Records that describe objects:
= = =
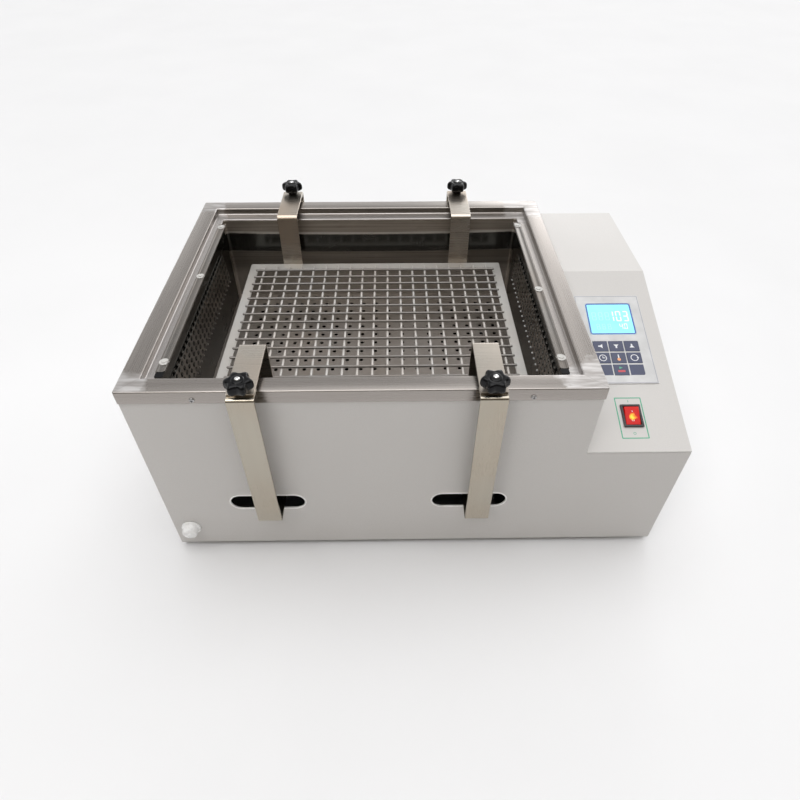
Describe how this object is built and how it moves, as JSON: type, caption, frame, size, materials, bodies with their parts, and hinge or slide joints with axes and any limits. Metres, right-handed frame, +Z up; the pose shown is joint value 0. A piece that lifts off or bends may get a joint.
{
  "type": "shaking water bath",
  "caption": "Bench-top reciprocating water bath: painted casing, stainless tank, wire tray hung on clamped arms and a sloped control box.",
  "frame": {"origin": "on the surface the feet stand on, under the centre of the bounding box", "axes": "+Z up, +X towards the control box, -Y is the front with the drain"},
  "size_m": [0.7014, 0.531, 0.3478],
  "materials": {
    "casing_paint": "fine orange-peel powder coat, warm light grey",
    "stainless": "brushed and polished stainless sheet",
    "wire_steel": "bright drawn stainless wire",
    "drive_steel": "plain machined and zinc-plated steel",
    "aluminium": "milled aluminium",
    "knob_black": "glossy black moulded plastic",
    "black_plastic": "fine-textured black plastic",
    "white_plastic": "white moulded plastic",
    "rubber": "matte black rubber",
    "panel_film": "satin printed film",
    "key_film": "navy printed film",
    "display": "lit cyan display behind clear film",
    "board": "green circuit board",
    "rocker_red": "translucent lit red plastic",
    "heater_metal": "annealed, slightly straw-tinted tube"
  },
  "bodies": {
    "case": {"base_pan": "drive_steel", "front_panel": "casing_paint", "rear_panel": "casing_paint", "left_panel": "casing_paint", "right_panel": "casing_paint", "tank_side_panel": "casing_paint", "control_cover": "casing_paint", "foot_1": "rubber", "foot_2": "rubber", "foot_3": "rubber", "foot_4": "rubber", "rim_frame": "stainless", "tank_tub": "stainless", "lid_rail_left": "stainless", "lid_rail_right": "stainless", "perforated_shelf": "stainless", "heater": "heater_metal", "temp_probe": "heater_metal", "drain_pipe": "white_plastic", "guide_rod_front": "drive_steel", "guide_rod_rear": "drive_steel", "rod_support_left": "drive_steel", "rod_support_right": "drive_steel", "drive_motor": "drive_steel", "motor_bracket": "drive_steel", "control_panel": "panel_film", "lcd_display": "display", "control_board": "board", "switch_bezel": "black_plastic", "power_inlet": "black_plastic", "power_supply": "aluminium"},
    "carriage": {"carriage_plate": "aluminium", "bearing_block_front": "aluminium", "bearing_block_rear": "aluminium", "arm_front_left": "stainless", "arm_front_right": "stainless", "arm_rear_left": "stainless", "arm_rear_right": "stainless"},
    "tray": {"tray_frame": "stainless", "tray_wires_cross": "wire_steel", "tray_wires_long": "wire_steel", "hanger_front_left": "stainless", "hanger_front_right": "stainless", "hanger_rear_left": "stainless", "hanger_rear_right": "stainless"},
    "crank": {"crank_wheel": "drive_steel"},
    "link": {"connecting_rod": "drive_steel"},
    "drain_cap": {"drain_cap": "white_plastic"},
    "rocker": {"switch_rocker": "rocker_red"},
    "knob_front_left": {"knob_front_left": "knob_black"},
    "knob_front_right": {"knob_front_right": "knob_black"},
    "knob_rear_left": {"knob_rear_left": "knob_black"},
    "knob_rear_right": {"knob_rear_right": "knob_black"},
    "key_left": {"key_left": "key_film"},
    "key_down": {"key_down": "key_film"},
    "key_up": {"key_up": "key_film"},
    "key_timer": {"key_timer": "key_film"},
    "key_temperature": {"key_temperature": "key_film"},
    "key_speed": {"key_speed": "key_film"},
    "key_start": {"key_start": "key_film"}
  },
  "joints": [
    {"name": "shake_slide", "type": "slide", "parent": "case", "child": "carriage", "axis": [1, 0, 0], "range_m": [-0.017, 0.0029]},
    {"name": "tray_lift", "type": "slide", "parent": "carriage", "child": "tray", "axis": [0, 0, 1], "range_m": [0, 0.2]},
    {"name": "crank_turn", "type": "hinge", "parent": "case", "child": "crank", "pos_m": [-0.15647, 0, 0.068], "axis": [0, 0, 1], "continuous": true},
    {"name": "link_swing", "type": "hinge", "parent": "carriage", "child": "link", "pos_m": [-0.05968, 0, 0.0875], "axis": [0, 0, 1], "range_deg": [-1.8, 10.8]},
    {"name": "drain_cap_turn", "type": "hinge", "parent": "case", "child": "drain_cap", "pos_m": [-0.32525, -0.2455, 0.049], "axis": [0, -1, 0], "continuous": true},
    {"name": "knob_front_left_turn", "type": "hinge", "parent": "tray", "child": "knob_front_left", "pos_m": [-0.20068, -0.25, 0.338], "axis": [0, 0, 1], "continuous": true},
    {"name": "knob_front_right_turn", "type": "hinge", "parent": "tray", "child": "knob_front_right", "pos_m": [0.08132, -0.25, 0.338], "axis": [0, 0, 1], "continuous": true},
    {"name": "knob_rear_left_turn", "type": "hinge", "parent": "tray", "child": "knob_rear_left", "pos_m": [-0.20068, 0.25, 0.338], "axis": [0, 0, 1], "continuous": true},
    {"name": "knob_rear_right_turn", "type": "hinge", "parent": "tray", "child": "knob_rear_right", "pos_m": [0.08132, 0.25, 0.338], "axis": [0, 0, 1], "continuous": true},
    {"name": "power_rocker", "type": "hinge", "parent": "case", "child": "rocker", "pos_m": [0.28325, -0.18839, 0.21951], "axis": [1, 0, 0], "range_deg": [-20, 0]},
    {"name": "key_left_press", "type": "slide", "parent": "case", "child": "key_left", "axis": [0, -0.3011, 0.9536], "range_m": [-0.0006, 0], "stiffness_N_per_m": 400},
    {"name": "key_down_press", "type": "slide", "parent": "case", "child": "key_down", "axis": [0, -0.3011, 0.9536], "range_m": [-0.0006, 0], "stiffness_N_per_m": 400},
    {"name": "key_up_press", "type": "slide", "parent": "case", "child": "key_up", "axis": [0, -0.3011, 0.9536], "range_m": [-0.0006, 0], "stiffness_N_per_m": 400},
    {"name": "key_timer_press", "type": "slide", "parent": "case", "child": "key_timer", "axis": [0, -0.3011, 0.9536], "range_m": [-0.0006, 0], "stiffness_N_per_m": 400},
    {"name": "key_temperature_press", "type": "slide", "parent": "case", "child": "key_temperature", "axis": [0, -0.3011, 0.9536], "range_m": [-0.0006, 0], "stiffness_N_per_m": 400},
    {"name": "key_speed_press", "type": "slide", "parent": "case", "child": "key_speed", "axis": [0, -0.3011, 0.9536], "range_m": [-0.0006, 0], "stiffness_N_per_m": 400},
    {"name": "key_start_press", "type": "slide", "parent": "case", "child": "key_start", "axis": [0, -0.3011, 0.9536], "range_m": [-0.0006, 0], "stiffness_N_per_m": 400}
  ]
}
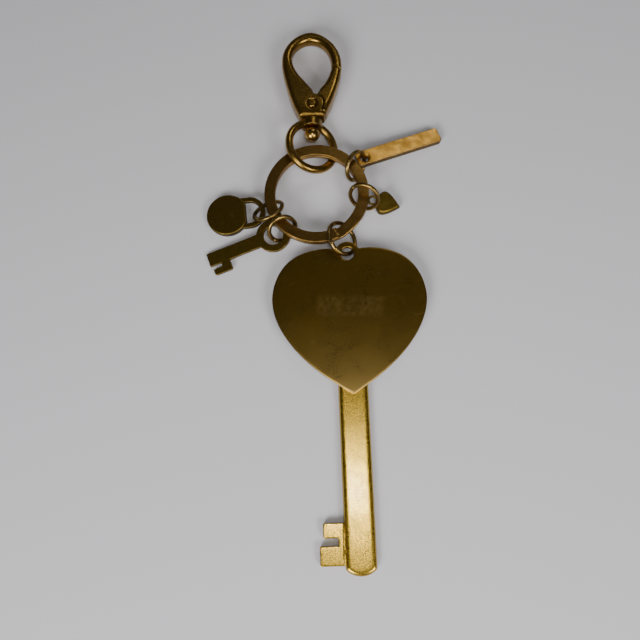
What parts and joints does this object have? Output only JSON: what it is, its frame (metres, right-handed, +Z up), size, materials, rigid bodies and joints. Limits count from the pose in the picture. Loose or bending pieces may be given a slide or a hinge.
{
  "type": "key pendant keyring",
  "caption": "Antique brass keyring: a large heart-headed key hangs from a split ring with a swivel clasp and small padlock, key, heart and bar charms.",
  "frame": {"origin": "on the table the piece lies on, under the centre of the whole object's bounding box", "axes": "+Y along the object from the large key's end to the clasp, +X to the right seen from above, +Z up off the table"},
  "size_m": [0.0689, 0.1564, 0.0089],
  "materials": {
    "heart_face": "antique, dark, lightly scratched",
    "satin_gold": "satin, fine grain, worn bright",
    "ring_brass": "antique, polished",
    "jump_brass": "antique, dark, polished highlights",
    "clasp_brass": "antique, glossy cast",
    "charm_brass": "antique, dark, worn edges",
    "copper_gold": "satin, copper tinted",
    "spring_steel": "drawn wire"
  },
  "bodies": {
    "key": {"heart_plate": "heart_face", "key_shank": "satin_gold", "key_bit": "satin_gold"},
    "heart_ring": {"heart_key_jump_ring": "jump_brass"},
    "ring": {"split_ring": "ring_brass"},
    "eye": {"swivel_eye": "clasp_brass"},
    "hook": {"hook_body": "clasp_brass", "swivel_pin": "clasp_brass", "gate_rivet": "clasp_brass", "gate_spring": "spring_steel"},
    "gate_arm": {"gate": "clasp_brass"},
    "bar_ring": {"bar_jump_ring": "jump_brass"},
    "bar": {"bar_charm": "copper_gold"},
    "heart_charm_ring": {"small_heart_jump_ring": "jump_brass"},
    "heart_charm": {"small_heart": "charm_brass", "small_heart_loop": "charm_brass"},
    "padlock_ring": {"padlock_jump_ring": "jump_brass"},
    "padlock": {"padlock_body": "charm_brass", "padlock_shackle": "charm_brass"},
    "small_key_ring": {"small_key_jump_ring": "jump_brass"},
    "small_key_charm": {"small_key": "charm_brass"}
  },
  "joints": [
    {"name": "heart_ring_turn", "type": "hinge", "parent": "key", "child": "heart_ring", "pos_m": [0.00621, 0.00762, 0.0032], "axis": [0, 0, 1], "range_deg": [-10, 8]},
    {"name": "ring_lift", "type": "hinge", "parent": "heart_ring", "child": "ring", "pos_m": [0.00385, 0.01364, 0.0042], "axis": [0.8832, 0.4691, 0], "range_deg": [0, 10]},
    {"name": "eye_slide_round_ring", "type": "hinge", "parent": "ring", "child": "eye", "pos_m": [-0.00246, 0.02552, 0.0042], "axis": [0, 0, 1], "range_deg": [-12, 12]},
    {"name": "clasp_swivel", "type": "hinge", "parent": "eye", "child": "hook", "pos_m": [-0.00386, 0.04802, 0.00425], "axis": [0, 1, 0], "continuous": true},
    {"name": "gate_hinge", "type": "hinge", "parent": "hook", "child": "gate_arm", "pos_m": [-0.00381, 0.05302, 0.00425], "axis": [0, 0, 1], "range_deg": [0, 20], "stiffness_Nm_per_rad": 0.02, "springref_deg": -17.19, "deforming": ["gate_spring"]},
    {"name": "bar_ring_slide", "type": "hinge", "parent": "ring", "child": "bar_ring", "pos_m": [-0.00246, 0.02552, 0.0042], "axis": [0, 0, 1], "range_deg": [-8, 8]},
    {"name": "heart_charm_ring_slide", "type": "hinge", "parent": "ring", "child": "heart_charm_ring", "pos_m": [-0.00246, 0.02552, 0.0042], "axis": [0, 0, 1], "range_deg": [-8, 8]},
    {"name": "padlock_ring_slide", "type": "hinge", "parent": "ring", "child": "padlock_ring", "pos_m": [-0.00246, 0.02552, 0.0042], "axis": [0, 0, 1], "range_deg": [-14, 0]},
    {"name": "small_key_ring_slide", "type": "hinge", "parent": "ring", "child": "small_key_ring", "pos_m": [-0.00246, 0.02552, 0.0042], "axis": [0, 0, 1], "range_deg": [0, 10]},
    {"name": "bar_swing", "type": "hinge", "parent": "bar_ring", "child": "bar", "pos_m": [0.01146, 0.03688, 0.003], "axis": [0.0534, 0.0759, 0.9957], "range_deg": [-15, 15]},
    {"name": "heart_charm_swing", "type": "hinge", "parent": "heart_charm_ring", "child": "heart_charm", "pos_m": [0.01383, 0.02442, 0.002], "axis": [0.1065, -0.0265, 0.994], "range_deg": [0, 20]},
    {"name": "padlock_swing", "type": "hinge", "parent": "padlock_ring", "child": "padlock", "pos_m": [-0.02196, 0.02077, 0.00195], "axis": [-0.0694, -0.007, 0.9976], "range_deg": [-18, 18]},
    {"name": "small_key_swing", "type": "hinge", "parent": "small_key_ring", "child": "small_key_charm", "pos_m": [-0.01491, 0.01377, 0.00195], "axis": [-0.0651, -0.025, 0.9976], "range_deg": [-10, 8]}
  ]
}
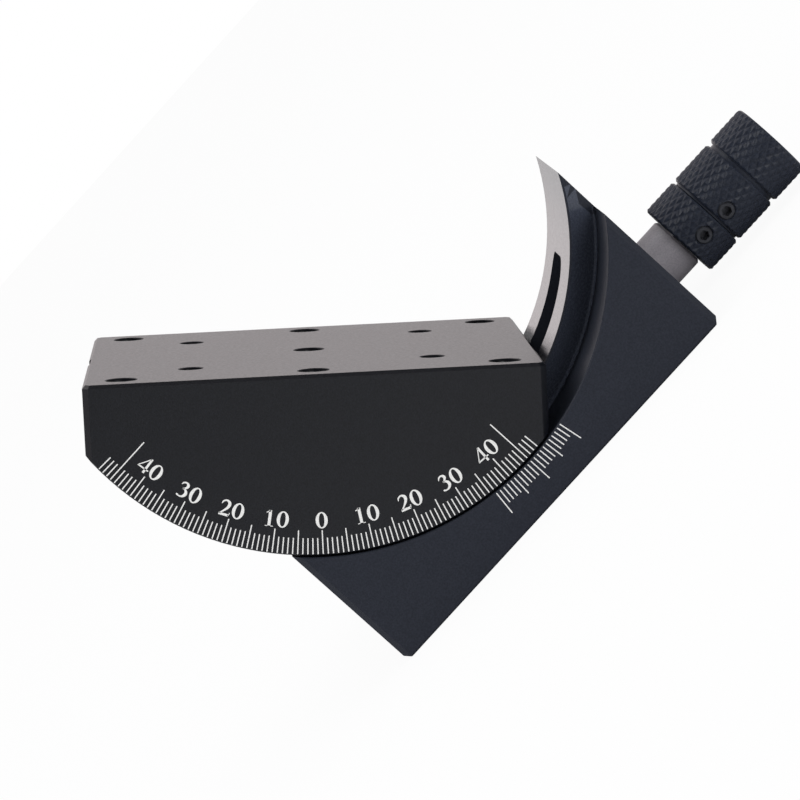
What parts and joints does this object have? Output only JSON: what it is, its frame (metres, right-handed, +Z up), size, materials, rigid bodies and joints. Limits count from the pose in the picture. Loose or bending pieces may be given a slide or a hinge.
{
  "type": "goniometer stage",
  "caption": "Goniometer stage: a table on a dovetail arc guide, tilted by a worm from a knurled knob, with a vernier angle scale.",
  "frame": {"origin": "centre of the base's flat underside", "axes": "+Z up from the underside, +X along the base towards the knob, the scale face towards -Y. The tilt axis is parallel to Y, 44.7 mm above the underside. At rest the table stands at the +45 degree end of its travel, its top facing +X and +Z."},
  "size_m": [0.0914, 0.06, 0.0552],
  "materials": {
    "black_anodised": "satin black anodised",
    "black_anodised_knob": "black anodised, diamond knurled",
    "grey_sleeve": "fine turned",
    "steel": "ground",
    "bronze": "machined",
    "black_oxide": "black oxide"
  },
  "bodies": {
    "base": {"base_block": "black_anodised", "stop_pin": "steel", "sleeve_bush": "grey_sleeve", "sleeve_lock_screw": "black_oxide", "left_bush": "bronze", "end_plug": "black_anodised"},
    "table": {"table": "black_anodised", "worm_sector": "bronze", "sector_screws": "black_oxide", "gib": "bronze", "gib_screws": "black_oxide"},
    "worm_drive": {"worm_shaft": "steel", "worm": "steel", "worm_set_screw": "black_oxide", "spacer_tube": "steel", "thrust_washers": "steel", "preload_spring": "steel", "lock_ring": "black_anodised_knob", "lock_ring_screw": "black_oxide", "knob": "black_anodised_knob", "knob_screw": "black_oxide"}
  },
  "joints": [
    {"name": "table_tilt", "type": "hinge", "parent": "base", "child": "table", "pos_m": [0, 0, 0.0447], "axis": [0, 1, 0], "range_deg": [-90, 0]},
    {"name": "worm_turn", "type": "hinge", "parent": "base", "child": "worm_drive", "pos_m": [0, 0, 0.00691], "axis": [1, 0, 0], "range_deg": [-10900, 100]}
  ],
  "couplings": [
    {"joint": "worm_turn", "follows": "table_tilt", "ratio": 120}
  ]
}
= = =
- _EXERCISE DETAILS_
Show all lines in the entries above where the string "with" appears.

- _RESPONSE_
Describe how this object is built and how it moves, as JSON: type, caption, frame, size, materials, bodies with their parts, and hinge or slide joints with axes and any limits. Metres, right-handed frame, +Z up; the pose shown is joint value 0. A piece that lifts off or bends may get a joint.
  "frame": {"origin": "on the surface the feet stand on, under the centre of the bounding box", "axes": "+Z up, +X towards the control box, -Y is the front with the drain"},
  "caption": "Antique brass keyring: a large heart-headed key hangs from a split ring with a swivel clasp and small padlock, key, heart and bar charms.",
  "caption": "Goniometer stage: a table on a dovetail arc guide, tilted by a worm from a knurled knob, with a vernier angle scale.",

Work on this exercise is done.